(3D code data)
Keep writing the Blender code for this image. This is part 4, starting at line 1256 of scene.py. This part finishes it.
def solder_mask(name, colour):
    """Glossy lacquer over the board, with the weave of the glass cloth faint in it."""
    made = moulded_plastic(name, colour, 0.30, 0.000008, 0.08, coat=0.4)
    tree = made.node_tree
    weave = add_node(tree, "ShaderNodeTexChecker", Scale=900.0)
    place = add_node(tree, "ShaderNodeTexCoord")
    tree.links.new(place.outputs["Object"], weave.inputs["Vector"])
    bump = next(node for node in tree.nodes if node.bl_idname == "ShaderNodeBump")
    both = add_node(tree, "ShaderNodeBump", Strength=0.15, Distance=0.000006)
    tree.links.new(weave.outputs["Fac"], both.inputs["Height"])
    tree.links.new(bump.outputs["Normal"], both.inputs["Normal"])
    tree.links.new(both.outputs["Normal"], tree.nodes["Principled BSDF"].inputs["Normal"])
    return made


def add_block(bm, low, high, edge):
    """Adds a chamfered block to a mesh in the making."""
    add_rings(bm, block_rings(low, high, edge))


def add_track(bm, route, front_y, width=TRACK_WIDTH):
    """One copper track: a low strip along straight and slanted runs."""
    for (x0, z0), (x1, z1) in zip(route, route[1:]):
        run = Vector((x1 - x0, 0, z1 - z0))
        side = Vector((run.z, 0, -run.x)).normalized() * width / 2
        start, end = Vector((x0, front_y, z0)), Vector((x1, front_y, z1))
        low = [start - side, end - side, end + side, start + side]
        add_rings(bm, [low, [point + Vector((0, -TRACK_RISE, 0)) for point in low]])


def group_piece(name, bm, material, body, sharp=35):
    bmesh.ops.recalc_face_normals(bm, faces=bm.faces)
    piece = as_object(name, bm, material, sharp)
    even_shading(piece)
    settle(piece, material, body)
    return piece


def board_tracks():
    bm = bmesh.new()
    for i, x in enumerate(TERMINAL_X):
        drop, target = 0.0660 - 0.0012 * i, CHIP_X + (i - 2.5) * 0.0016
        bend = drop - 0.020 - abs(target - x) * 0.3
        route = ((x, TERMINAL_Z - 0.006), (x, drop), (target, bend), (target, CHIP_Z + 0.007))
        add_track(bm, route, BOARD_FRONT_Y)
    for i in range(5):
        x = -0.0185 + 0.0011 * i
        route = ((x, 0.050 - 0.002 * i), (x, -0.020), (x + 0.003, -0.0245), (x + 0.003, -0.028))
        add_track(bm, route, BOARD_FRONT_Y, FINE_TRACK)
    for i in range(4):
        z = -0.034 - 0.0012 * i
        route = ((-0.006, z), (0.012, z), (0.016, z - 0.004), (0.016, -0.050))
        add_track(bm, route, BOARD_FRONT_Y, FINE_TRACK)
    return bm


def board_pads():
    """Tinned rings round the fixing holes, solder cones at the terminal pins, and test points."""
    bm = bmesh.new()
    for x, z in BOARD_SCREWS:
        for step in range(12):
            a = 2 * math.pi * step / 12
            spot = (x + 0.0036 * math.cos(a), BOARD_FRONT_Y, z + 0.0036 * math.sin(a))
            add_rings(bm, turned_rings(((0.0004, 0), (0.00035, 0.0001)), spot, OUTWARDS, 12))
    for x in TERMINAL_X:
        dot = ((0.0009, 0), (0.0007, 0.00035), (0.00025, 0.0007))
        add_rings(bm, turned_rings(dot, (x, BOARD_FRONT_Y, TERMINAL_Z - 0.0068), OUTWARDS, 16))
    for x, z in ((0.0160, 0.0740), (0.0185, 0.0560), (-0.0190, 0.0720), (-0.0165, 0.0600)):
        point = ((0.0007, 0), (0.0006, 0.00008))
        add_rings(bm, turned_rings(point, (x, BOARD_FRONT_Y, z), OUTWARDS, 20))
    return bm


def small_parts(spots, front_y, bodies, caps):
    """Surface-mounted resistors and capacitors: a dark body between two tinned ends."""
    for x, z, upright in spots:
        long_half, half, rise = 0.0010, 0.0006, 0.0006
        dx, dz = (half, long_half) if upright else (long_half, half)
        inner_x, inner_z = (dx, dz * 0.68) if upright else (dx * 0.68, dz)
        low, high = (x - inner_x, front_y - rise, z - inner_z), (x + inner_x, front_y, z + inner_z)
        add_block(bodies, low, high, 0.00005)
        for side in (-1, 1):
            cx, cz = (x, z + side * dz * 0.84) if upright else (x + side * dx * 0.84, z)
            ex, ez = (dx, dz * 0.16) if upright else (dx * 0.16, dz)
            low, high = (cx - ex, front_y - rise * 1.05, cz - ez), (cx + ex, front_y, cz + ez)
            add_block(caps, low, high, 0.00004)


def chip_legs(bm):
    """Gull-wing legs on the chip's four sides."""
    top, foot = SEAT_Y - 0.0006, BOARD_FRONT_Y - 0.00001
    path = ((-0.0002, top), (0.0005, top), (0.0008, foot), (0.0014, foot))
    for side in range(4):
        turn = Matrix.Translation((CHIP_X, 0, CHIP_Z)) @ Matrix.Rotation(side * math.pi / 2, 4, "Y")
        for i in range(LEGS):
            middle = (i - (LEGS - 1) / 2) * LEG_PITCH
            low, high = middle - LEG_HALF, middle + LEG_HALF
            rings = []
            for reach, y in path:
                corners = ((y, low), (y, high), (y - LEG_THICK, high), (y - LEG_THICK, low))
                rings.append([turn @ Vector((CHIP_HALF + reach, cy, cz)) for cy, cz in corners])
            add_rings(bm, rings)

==

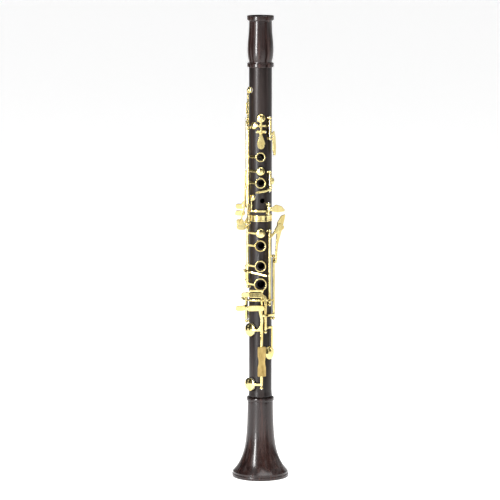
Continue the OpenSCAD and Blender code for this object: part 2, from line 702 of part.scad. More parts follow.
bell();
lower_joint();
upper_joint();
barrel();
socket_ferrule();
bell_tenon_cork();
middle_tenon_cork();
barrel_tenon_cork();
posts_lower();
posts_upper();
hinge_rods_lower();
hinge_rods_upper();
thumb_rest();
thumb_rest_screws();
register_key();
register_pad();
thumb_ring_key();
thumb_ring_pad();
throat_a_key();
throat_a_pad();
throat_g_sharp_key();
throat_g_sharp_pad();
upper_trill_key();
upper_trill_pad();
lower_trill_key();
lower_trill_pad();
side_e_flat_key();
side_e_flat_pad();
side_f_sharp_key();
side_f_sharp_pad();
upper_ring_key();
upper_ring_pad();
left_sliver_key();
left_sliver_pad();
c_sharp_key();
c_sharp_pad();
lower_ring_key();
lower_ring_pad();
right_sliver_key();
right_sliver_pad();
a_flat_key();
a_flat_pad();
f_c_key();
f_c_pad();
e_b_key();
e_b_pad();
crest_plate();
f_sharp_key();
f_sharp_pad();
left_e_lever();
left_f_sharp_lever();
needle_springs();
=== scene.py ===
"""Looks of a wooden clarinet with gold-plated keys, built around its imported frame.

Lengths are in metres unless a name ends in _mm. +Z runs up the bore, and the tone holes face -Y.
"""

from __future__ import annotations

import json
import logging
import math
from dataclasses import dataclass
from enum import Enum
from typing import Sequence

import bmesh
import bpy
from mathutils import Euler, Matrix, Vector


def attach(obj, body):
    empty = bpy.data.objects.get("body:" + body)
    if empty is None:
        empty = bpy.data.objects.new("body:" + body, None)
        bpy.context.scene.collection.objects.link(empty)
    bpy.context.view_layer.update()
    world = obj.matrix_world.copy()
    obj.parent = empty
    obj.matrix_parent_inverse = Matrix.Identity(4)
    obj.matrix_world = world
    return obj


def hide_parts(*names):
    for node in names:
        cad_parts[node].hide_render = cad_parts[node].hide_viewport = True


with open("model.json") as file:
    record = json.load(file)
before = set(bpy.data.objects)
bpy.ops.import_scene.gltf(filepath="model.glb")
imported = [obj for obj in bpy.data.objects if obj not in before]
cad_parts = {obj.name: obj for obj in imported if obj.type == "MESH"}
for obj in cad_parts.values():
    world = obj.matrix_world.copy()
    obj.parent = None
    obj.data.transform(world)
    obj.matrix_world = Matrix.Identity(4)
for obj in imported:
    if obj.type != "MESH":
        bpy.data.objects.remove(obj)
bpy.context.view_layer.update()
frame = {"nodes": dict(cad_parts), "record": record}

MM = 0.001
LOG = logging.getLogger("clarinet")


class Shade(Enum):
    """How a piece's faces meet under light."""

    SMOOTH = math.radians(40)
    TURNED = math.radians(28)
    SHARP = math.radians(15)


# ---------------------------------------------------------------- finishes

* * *

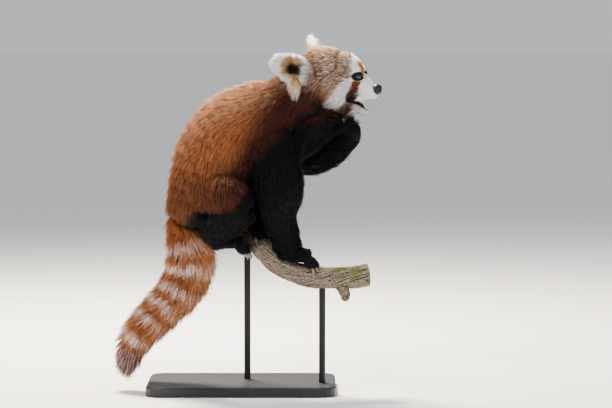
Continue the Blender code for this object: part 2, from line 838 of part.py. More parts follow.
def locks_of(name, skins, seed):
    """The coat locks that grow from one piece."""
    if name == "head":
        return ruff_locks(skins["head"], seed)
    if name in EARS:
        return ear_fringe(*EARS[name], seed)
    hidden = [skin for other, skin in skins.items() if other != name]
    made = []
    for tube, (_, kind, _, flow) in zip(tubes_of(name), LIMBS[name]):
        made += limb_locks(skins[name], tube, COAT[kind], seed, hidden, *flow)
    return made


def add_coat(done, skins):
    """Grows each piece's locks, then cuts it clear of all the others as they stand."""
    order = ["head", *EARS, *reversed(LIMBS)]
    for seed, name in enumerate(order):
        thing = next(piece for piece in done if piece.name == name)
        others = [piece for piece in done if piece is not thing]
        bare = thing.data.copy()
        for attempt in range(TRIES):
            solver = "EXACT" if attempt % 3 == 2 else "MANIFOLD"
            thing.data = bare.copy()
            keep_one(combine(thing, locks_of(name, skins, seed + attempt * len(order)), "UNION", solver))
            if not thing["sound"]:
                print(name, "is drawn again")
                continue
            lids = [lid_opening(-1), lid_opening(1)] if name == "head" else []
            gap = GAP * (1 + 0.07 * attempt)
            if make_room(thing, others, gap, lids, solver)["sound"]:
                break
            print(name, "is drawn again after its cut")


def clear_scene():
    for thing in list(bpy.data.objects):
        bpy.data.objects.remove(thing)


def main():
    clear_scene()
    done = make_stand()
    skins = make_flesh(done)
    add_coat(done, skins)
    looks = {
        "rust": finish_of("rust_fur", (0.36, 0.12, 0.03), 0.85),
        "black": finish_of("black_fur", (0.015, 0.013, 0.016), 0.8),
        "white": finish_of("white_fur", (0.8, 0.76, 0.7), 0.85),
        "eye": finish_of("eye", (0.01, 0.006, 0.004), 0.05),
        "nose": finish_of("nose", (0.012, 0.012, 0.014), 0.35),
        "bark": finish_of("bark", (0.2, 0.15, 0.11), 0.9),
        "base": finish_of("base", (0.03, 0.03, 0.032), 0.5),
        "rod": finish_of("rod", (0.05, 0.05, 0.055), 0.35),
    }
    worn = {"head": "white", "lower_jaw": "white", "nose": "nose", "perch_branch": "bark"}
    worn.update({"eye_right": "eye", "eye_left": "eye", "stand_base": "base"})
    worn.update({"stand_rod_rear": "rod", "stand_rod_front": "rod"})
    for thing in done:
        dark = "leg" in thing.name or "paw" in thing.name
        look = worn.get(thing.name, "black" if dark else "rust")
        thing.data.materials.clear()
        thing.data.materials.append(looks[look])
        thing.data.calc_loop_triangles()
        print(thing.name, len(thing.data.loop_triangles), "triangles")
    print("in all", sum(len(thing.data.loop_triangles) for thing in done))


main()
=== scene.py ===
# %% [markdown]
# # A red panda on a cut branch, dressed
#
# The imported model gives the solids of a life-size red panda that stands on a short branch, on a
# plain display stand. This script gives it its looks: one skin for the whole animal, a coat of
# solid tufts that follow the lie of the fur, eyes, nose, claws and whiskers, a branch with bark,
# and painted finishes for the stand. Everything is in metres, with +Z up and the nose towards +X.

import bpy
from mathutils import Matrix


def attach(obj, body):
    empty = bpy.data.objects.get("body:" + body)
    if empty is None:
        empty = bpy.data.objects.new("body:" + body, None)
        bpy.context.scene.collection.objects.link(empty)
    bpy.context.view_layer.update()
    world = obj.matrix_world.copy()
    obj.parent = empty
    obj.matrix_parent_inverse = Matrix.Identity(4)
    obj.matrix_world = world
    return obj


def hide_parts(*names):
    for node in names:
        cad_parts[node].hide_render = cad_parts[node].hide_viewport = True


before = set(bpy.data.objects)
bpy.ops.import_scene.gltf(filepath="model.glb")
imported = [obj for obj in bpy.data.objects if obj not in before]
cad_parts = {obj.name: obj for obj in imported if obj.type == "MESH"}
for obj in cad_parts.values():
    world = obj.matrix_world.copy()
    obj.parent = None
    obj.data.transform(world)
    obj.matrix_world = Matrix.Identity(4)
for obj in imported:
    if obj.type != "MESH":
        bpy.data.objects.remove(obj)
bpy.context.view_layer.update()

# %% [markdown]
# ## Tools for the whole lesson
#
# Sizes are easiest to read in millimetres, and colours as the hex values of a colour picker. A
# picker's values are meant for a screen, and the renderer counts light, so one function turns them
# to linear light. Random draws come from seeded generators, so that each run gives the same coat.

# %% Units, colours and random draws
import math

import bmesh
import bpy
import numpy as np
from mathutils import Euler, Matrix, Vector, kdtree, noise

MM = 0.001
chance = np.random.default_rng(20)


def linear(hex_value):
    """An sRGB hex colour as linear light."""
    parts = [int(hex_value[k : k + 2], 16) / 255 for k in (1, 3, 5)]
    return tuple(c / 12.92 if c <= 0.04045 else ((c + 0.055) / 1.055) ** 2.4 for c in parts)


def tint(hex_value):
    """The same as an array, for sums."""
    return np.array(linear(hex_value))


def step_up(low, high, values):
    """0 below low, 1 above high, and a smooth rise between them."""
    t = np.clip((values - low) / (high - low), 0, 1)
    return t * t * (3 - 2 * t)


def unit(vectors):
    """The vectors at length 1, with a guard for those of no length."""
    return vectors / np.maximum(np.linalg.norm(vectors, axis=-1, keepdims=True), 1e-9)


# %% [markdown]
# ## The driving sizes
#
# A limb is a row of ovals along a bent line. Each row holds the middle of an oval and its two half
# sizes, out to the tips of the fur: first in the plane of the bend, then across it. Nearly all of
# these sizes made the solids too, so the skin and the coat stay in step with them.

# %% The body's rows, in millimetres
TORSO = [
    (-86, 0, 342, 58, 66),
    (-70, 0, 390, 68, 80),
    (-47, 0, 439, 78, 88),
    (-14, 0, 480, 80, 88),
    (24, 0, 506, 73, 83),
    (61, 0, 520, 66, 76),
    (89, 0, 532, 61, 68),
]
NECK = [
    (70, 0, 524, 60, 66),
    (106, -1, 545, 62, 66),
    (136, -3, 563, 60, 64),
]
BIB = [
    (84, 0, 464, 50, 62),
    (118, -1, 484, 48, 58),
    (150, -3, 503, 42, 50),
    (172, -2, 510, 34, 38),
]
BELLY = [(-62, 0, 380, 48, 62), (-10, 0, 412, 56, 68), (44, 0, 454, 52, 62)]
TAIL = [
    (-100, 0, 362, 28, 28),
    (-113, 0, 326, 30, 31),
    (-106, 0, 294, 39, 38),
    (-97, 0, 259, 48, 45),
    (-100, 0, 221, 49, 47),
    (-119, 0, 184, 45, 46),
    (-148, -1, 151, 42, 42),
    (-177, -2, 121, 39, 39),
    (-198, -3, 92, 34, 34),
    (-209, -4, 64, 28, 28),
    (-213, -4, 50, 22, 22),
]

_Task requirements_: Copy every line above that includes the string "with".

_Full answer_:
    """Glossy lacquer over the board, with the weave of the glass cloth faint in it."""
"""Looks of a wooden clarinet with gold-plated keys, built around its imported frame.
with open("model.json") as file:
# solid tufts that follow the lie of the fur, eyes, nose, claws and whiskers, a branch with bark,
# and painted finishes for the stand. Everything is in metres, with +Z up and the nose towards +X.
    """The vectors at length 1, with a guard for those of no length."""
# these sizes made the solids too, so the skin and the coat stay in step with them.